Rule 11 of 27 · Chapter III — Heat and the Pan
Hot pan, then fat, then food
Why this rule exists
The order in which pan, fat, and food meet the heat decides whether you get a golden sear or a sad, sticking mess. A pan needs to be properly hot before the fat goes in, and the fat needs to shimmer before the food arrives, because food added to a cold or barely-warm pan releases its moisture, steams in its own juices, and sticks fast to the metal. Heat the pan first and the fat spreads and thins evenly; add the food to hot fat and it sears on contact, forming the crust that both tastes good and, crucially, lets it release cleanly from the pan.

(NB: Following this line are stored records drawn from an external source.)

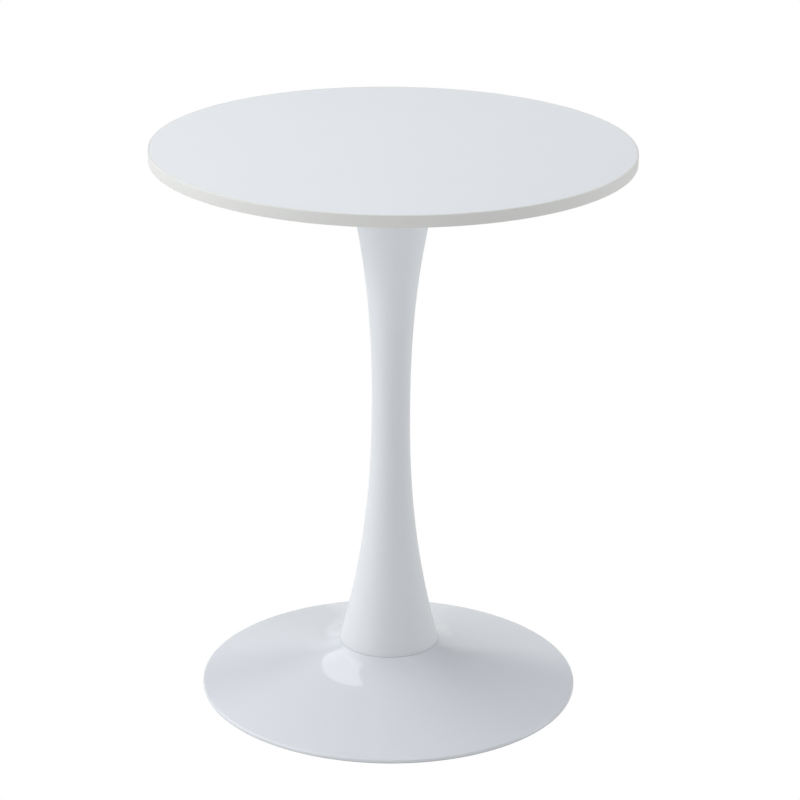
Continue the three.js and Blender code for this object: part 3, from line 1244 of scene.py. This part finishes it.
@dataclass
class Studio:
    """White floor, graded surround, soft lights and the camera."""

    floor_half: float = 6.0
    floor_glow: float = 0.3
    floor_albedo: float = 0.45
    surround_left: tuple[float, ...] = (0.571, 0.612, 0.166, 0.553, 0.512, 1.6)
    surround_right: tuple[float, ...] = (0.661, 0.692, 0.071, 0.142, 0.485, 1.6)
    boxes: tuple[SoftBox, ...] = (
        SoftBox("low_key", (-5.8, 1.12, 2.4), (0.0, 0.0, 0.4), (3.2, 3.2), 67.4),
        SoftBox("high_key", (-4.2, 0.9, 4.4), (0.0, 0.0, 0.4), (2.8, 2.8), 23.7),
        SoftBox("front_fill", (-4.8, -3.2, 2.8), (0.0, 0.0, 0.4), (3.2, 2.8), 91.7),
        SoftBox("right_fill", (5.8, 0.8, 2.4), (0.0, 0.0, 0.4), (3.2, 3.2), 85.0),
        SoftBox("back_long", (-3.25, 3.25, 5.4), (0.0, 0.0, 0.4), (3.5, 5.4), 82.1),
        SoftBox("back_overhead", (-2.66, 2.66, 7.06), (0.0, 0.0, 0.4), (4.0, 4.0), 18.6),
    )
    camera_place: tuple[float, float, float] = (0.0, -3.425, 1.644)
    pitch: float = 20.13
    yaw: float = 0.19
    roll: float = 0.59
    focal: float = 129.87

    def lay_floor(self) -> None:
        """Lays a wide white floor that glows a little and is clear from below."""
        half = self.floor_half
        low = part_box("rim_gasket")[0].z - 0.2 * MM
        corners = np.array([
            [-half, -half, low], [half, -half, low], [half, half, low], [-half, half, low],
        ])
        mesh = bpy.data.meshes.new("floor")
        mesh.from_pydata(corners, [], [(0, 1, 2, 3)])
        floor = bpy.data.objects.new("floor", mesh)
        bpy.context.scene.collection.objects.link(floor)
        material = bpy.data.materials.new("floor_white")
        material.use_nodes = True
        material.node_tree.nodes.clear()
        wiring = Wiring(material.node_tree)
        place = wiring.node("ShaderNodeTexCoord").outputs["Object"]
        speck = wiring.noise(place, 400.0, 2.0)
        tone = wiring.sum("MULTIPLY_ADD", speck, 0.02, self.floor_albedo - 0.01)
        matt = wiring.node("ShaderNodeBsdfDiffuse", {"Color": tone}).outputs[0]
        glow = wiring.node("ShaderNodeEmission", {"Strength": self.floor_glow}).outputs[0]
        lit = wiring.node("ShaderNodeAddShader", {0: matt, 1: glow}).outputs[0]
        white = wiring.node("ShaderNodeEmission", {"Strength": 1.0}).outputs[0]
        seen = wiring.node("ShaderNodeLightPath").outputs["Is Camera Ray"]
        top = wiring.node("ShaderNodeMixShader", {0: seen, 1: lit, 2: white}).outputs[0]
        clear = wiring.node("ShaderNodeBsdfTransparent").outputs[0]
        below = wiring.node("ShaderNodeNewGeometry").outputs["Backfacing"]
        both = wiring.node("ShaderNodeMixShader", {0: below, 1: top, 2: clear}).outputs[0]
        wiring.node("ShaderNodeOutputMaterial", {"Surface": both})
        mesh.materials.append(material)

    @staticmethod
    def graded(wiring: Wiring, high: Socket, levels: tuple[float, ...]) -> Socket:
        """A wall's brightness by height, through evenly spaced levels.

        Args:
            wiring: the world's wiring.
            high: sine of the height angle.
            levels: brightness from the horizon to straight up.

        Returns:
            The brightness as a colour socket.
        """
        ramp = wiring.node("ShaderNodeValToRGB", {0: high})
        ramp.color_ramp.interpolation = "EASE"
        places = np.linspace(0, 1, len(levels))
        for place in places[1:-1]:
            ramp.color_ramp.elements.new(float(place))
        for stop, level in zip(ramp.color_ramp.elements, levels):
            stop.color = (level, level, level, 1.0)
        return ramp.outputs[0]

    def hang_surround(self) -> None:
        """Sets the surround.

        It is white to the eye. For light and gloss it is a left and a right wall, each
        graded by height, that meet softly in the middle.
        """
        world = bpy.data.worlds.new("surround")
        world.use_nodes = True
        world.node_tree.nodes.clear()
        wiring = Wiring(world.node_tree)
        way = wiring.node("ShaderNodeTexCoord").outputs["Generated"]
        parts = wiring.node("ShaderNodeSeparateXYZ", {0: way}).outputs
        side = wiring.node("ShaderNodeMapRange", {"Value": parts[0], 1: -0.07, 2: 0.07})
        side.interpolation_type = "SMOOTHSTEP"
        walls = wiring.node("ShaderNodeMix", {0: side.outputs[0]})
        walls.data_type = "RGBA"
        left = self.graded(wiring, parts[2], self.surround_left)
        right = self.graded(wiring, parts[2], self.surround_right)
        wiring.tree.links.new(left, walls.inputs[6])
        wiring.tree.links.new(right, walls.inputs[7])
        graded = wiring.node("ShaderNodeBackground", {"Color": walls.outputs[2]}).outputs[0]
        white = wiring.node("ShaderNodeBackground", {"Color": (1.0, 1.0, 1.0, 1.0)}).outputs[0]
        seen = wiring.node("ShaderNodeLightPath").outputs["Is Camera Ray"]
        both = wiring.node("ShaderNodeMixShader", {0: seen, 1: graded, 2: white}).outputs[0]
        wiring.node("ShaderNodeOutputWorld", {"Surface": both})
        bpy.context.scene.world = world

    def set_camera(self) -> None:
        """Sets the camera, which looks along +Y and down."""
        lens = bpy.data.cameras.new("camera")
        lens.lens = self.focal
        lens.sensor_width = 36.0
        camera = bpy.data.objects.new("camera", lens)
        camera.location = self.camera_place
        turn = Euler((0, 0, math.radians(-self.yaw))).to_matrix()
        tilt = Euler((math.radians(90 - self.pitch), 0, 0)).to_matrix()
        roll = Euler((0, 0, math.radians(self.roll))).to_matrix()
        camera.rotation_euler = (turn @ tilt @ roll).to_euler()
        bpy.context.scene.collection.objects.link(camera)
        bpy.context.scene.camera = camera

    def build(self) -> None:
        """Builds the whole studio."""
        self.lay_floor()
        self.hang_surround()
        for box in self.boxes:
            box.hang()
        self.set_camera()
        view = bpy.context.scene.view_settings
        view.view_transform = "Standard"
        view.look = "None"


# ------------------------------------------------------------------ the table


def main() -> None:
    """Builds the studio and then the table from the board down."""
    logging.basicConfig(level=logging.INFO, format="%(name)s %(message)s")
    Studio().build()
    column = Column()
    column.measure()
    screws = ScrewCircle()
    screws.measure()
    Tabletop().build(screws)
    PlateSet().build(screws, column)
    screws.build()
    column.build()
    Base().build(column)
    TieRodSet().build()


if __name__ == "__main__":
    main()
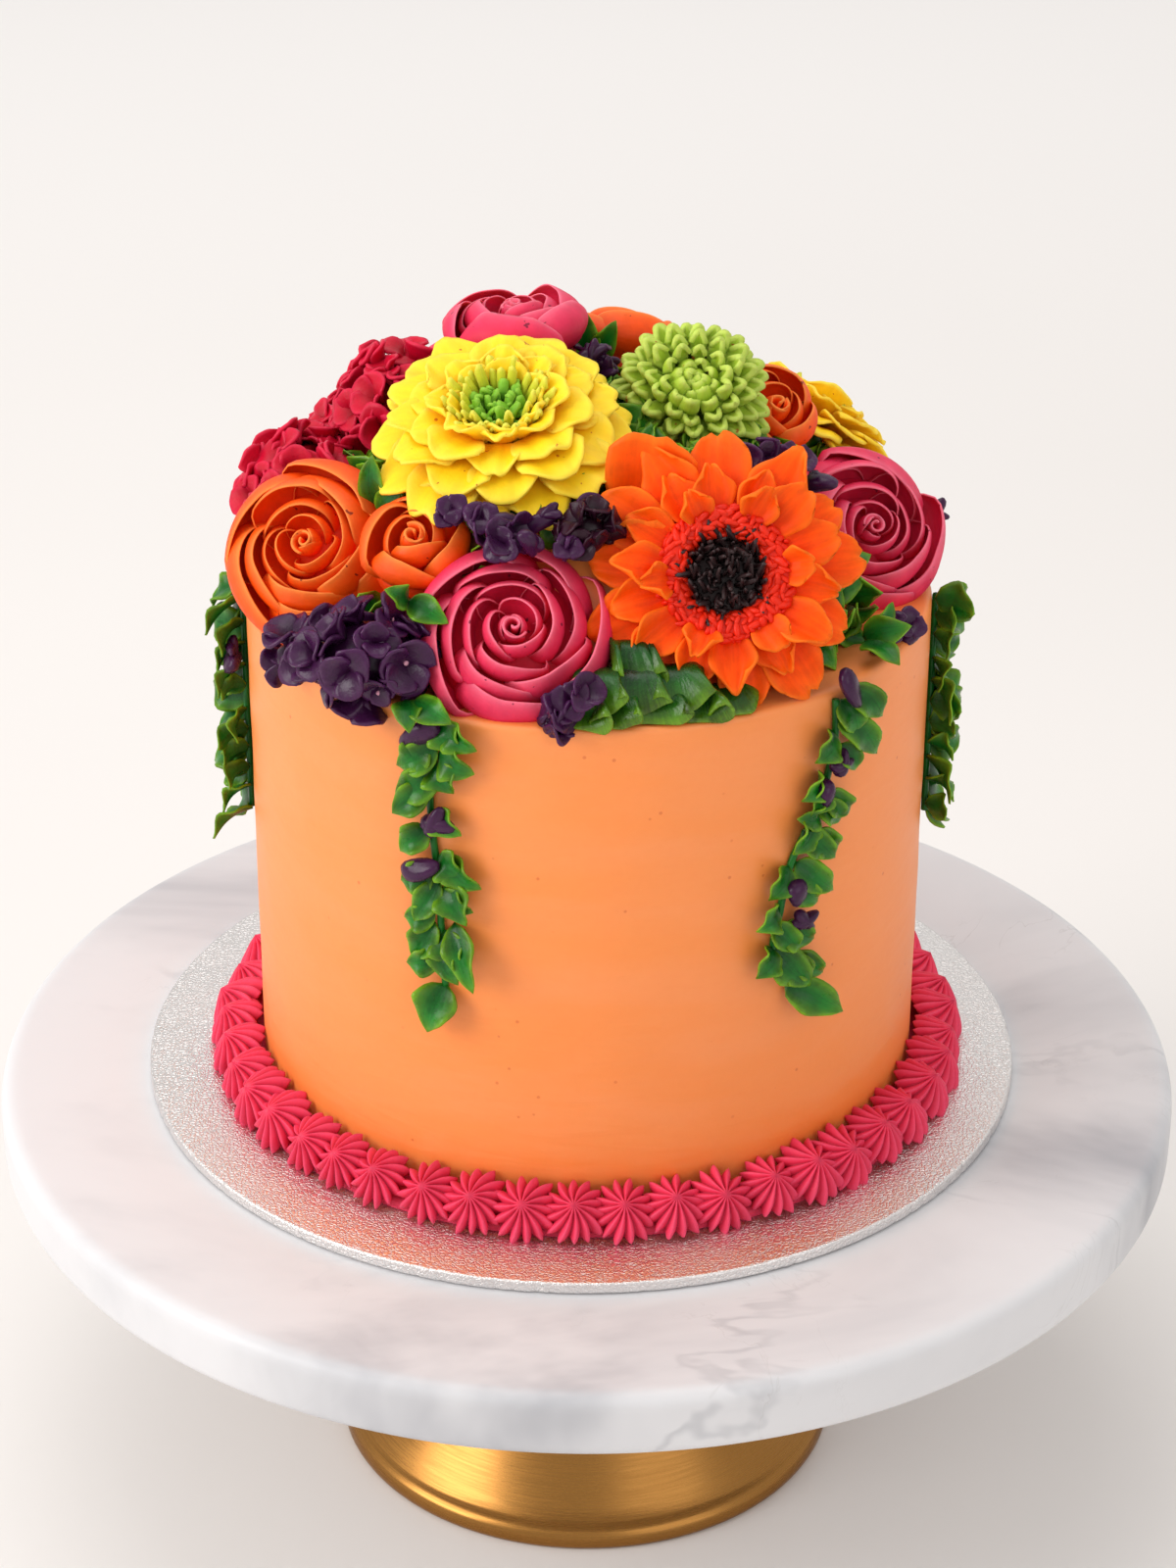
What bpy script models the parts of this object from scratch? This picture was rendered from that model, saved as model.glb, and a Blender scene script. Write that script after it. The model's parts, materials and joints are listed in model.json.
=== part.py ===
"""Buttercream flower cake on its silver board and its marble and brass stand.

Metres, +Z up. The origin is the bottom centre of the foot and the front looks along -Y.
The cake is an upright cylinder with a low mound fused to its top. The mound carries the
piped flowers, a border of star shells runs round the cake's foot, and leafy vines hang
over its rim. Every flower is a turned core with its petals fused to it.
"""

import math
import random

import bmesh
import bpy
from mathutils import Matrix, Vector

OBJECT_NAME = "buttercream_cake_on_stand"
SEED = 41
MM = 0.001

# Gap kept between neighbours that touch in the real object
GAP = 0.0003
HULL_MARGIN = 0.0004

# Distances at which stray points are welded after a Boolean, largest first
WELD_DISTANCES = (0.00002, 0.000004, 0.000001, 0.0000002)
# Faces that meet flatter than this are merged after a Boolean
FLAT_ANGLE = math.radians(1.5)

# Stand
FOOT_RADIUS = 0.068
FOOT_LIP = 0.0045
FOOT_NECK_RADIUS = 0.034
FOOT_STEPS = 28
FOOT_RINGS = 4
PLATE_RADIUS = 0.155
PLATE_THICKNESS = 0.0169
PLATE_BOTTOM = 0.0983
PLATE_ROUNDING = 0.0035
PLATE_STEPS = 40

# Silver board, nine inches across
BOARD_RADIUS = 0.1143
BOARD_THICKNESS = 0.003
BOARD_EDGE = 0.0006
BOARD_SHIFT = -0.0015
BOARD_STEPS = 40

# Cake and the mound on its top
CAKE_RADIUS = 0.0855
CAKE_HEIGHT = 0.1325
CAKE_RIM = 0.0016
MOUND_RADIUS = 0.068
MOUND_HEIGHT = 0.043
MOUND_RINGS = 3
CAKE_STEPS = 36

# Star border
STAR_COUNT = 47
STAR_RIDGES = 5
STAR_RADIUS = 0.0080
STAR_HEIGHT = 0.0074
STAR_RING = 0.0925
STAR_LEAN = math.radians(30)
STAR_GROOVE = 0.76
STAR_SHOULDER = 0.5
BEAD_HEIGHT = 0.0026
BEAD_STEPS = 24
STAR_RISE = 0.0034

# Piped leaves
LEAF_THICKNESS = 0.0012

# Vines
VINE_STEM = 0.0009
VINE_STANDOFF = 0.0016

PLATE_TOP = PLATE_BOTTOM + PLATE_THICKNESS
BOARD_BOTTOM = PLATE_TOP + GAP
BOARD_TOP = BOARD_BOTTOM + BOARD_THICKNESS
CAKE_BOTTOM = BOARD_TOP + GAP
CAKE_TOP = BOARD_TOP + CAKE_HEIGHT

# Name: base colour, roughness, metallic
FINISHES = {
    "brushed_brass": ((0.69, 0.46, 0.16), 0.34, 1.0),
    "white_marble": ((0.86, 0.85, 0.84), 0.28, 0.0),
    "silver_foil": ((0.80, 0.79, 0.79), 0.30, 0.9),
    "peach_buttercream": ((0.92, 0.46, 0.19), 0.55, 0.0),
    "pink_buttercream": ((0.72, 0.07, 0.14), 0.50, 0.0),
    "magenta_buttercream": ((0.62, 0.03, 0.10), 0.48, 0.0),
    "orange_buttercream": ((0.92, 0.17, 0.01), 0.48, 0.0),
    "yellow_buttercream": ((0.95, 0.75, 0.03), 0.48, 0.0),
    "green_buttercream": ((0.36, 0.50, 0.10), 0.50, 0.0),
    "purple_buttercream": ((0.05, 0.02, 0.09), 0.38, 0.0),
    "leaf_buttercream": ((0.03, 0.26, 0.05), 0.40, 0.0),
}


def clear_scene():
    """Remove what the start-up file holds."""
    for item in list(bpy.data.objects):
        bpy.data.objects.remove(item, do_unlink=True)


def new_collection(name):
    """Collection linked to the scene."""
    made = bpy.data.collections.new(name)
    bpy.context.scene.collection.children.link(made)
    return made


def finish(name):
    """Principled material with the piece's colour, roughness and metallic value."""
    colour, roughness, metallic = FINISHES[name]
    made = bpy.data.materials.new(name)
    made.use_nodes = True
    shader = made.node_tree.nodes["Principled BSDF"]
    shader.inputs["Base Color"].default_value = (*colour, 1.0)
    shader.inputs["Roughness"].default_value = roughness
    shader.inputs["Metallic"].default_value = metallic
    return made


def mesh_object(name, mesh, collection, matrix=None):
    """Object that shows a mesh, placed by a matrix."""
    made = bpy.data.objects.new(name, mesh)
    if matrix is not None:
        made.matrix_world = matrix
    collection.objects.link(made)
    return made


def from_bmesh(name, bm, collection, matrix=None):
    """Object made from a bmesh, which is then freed."""
    mesh = bpy.data.meshes.new(name)
    bm.to_mesh(mesh)
    bm.free()
    return mesh_object(name, mesh, collection, matrix)


def facing(place, normal, spin=0.0):
    """Matrix that puts a piece at its place with its own +Z along the normal."""
    turn = Vector(normal).to_track_quat("Z", "Y").to_matrix().to_4x4()
    return Matrix.Translation(Vector(place)) @ turn @ Matrix.Rotation(spin, 4, "Z")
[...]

Most sticking, most greying instead of browning, and most of the frustration people blame on cheap pans comes down to putting the food in too soon.
In practice
Set the empty pan over the heat and give it time to come up to temperature; a drop of water should skitter and evaporate fast, or the pan should feel strongly warm held above. Add the fat and let it shimmer, or in butter's case foam and subside, before the food goes in. Lay the food down away from you and then leave it alone, because moving it is what tears the forming crust. Listen for a confident sizzle when it lands; silence means the pan was not hot enough. If the food sticks hard, it is usually not ready to turn, not broken, and will release when the crust sets.
When it doesn't apply
Nonstick pans should not be heated aggressively empty, since high dry heat damages the coating, so add a little fat sooner. Butter and garlic burn quickly and want a gentler, lower start than a steak sear. And some things, like eggs in certain methods or a cold-start bacon, are meant to begin in a cooler pan by design.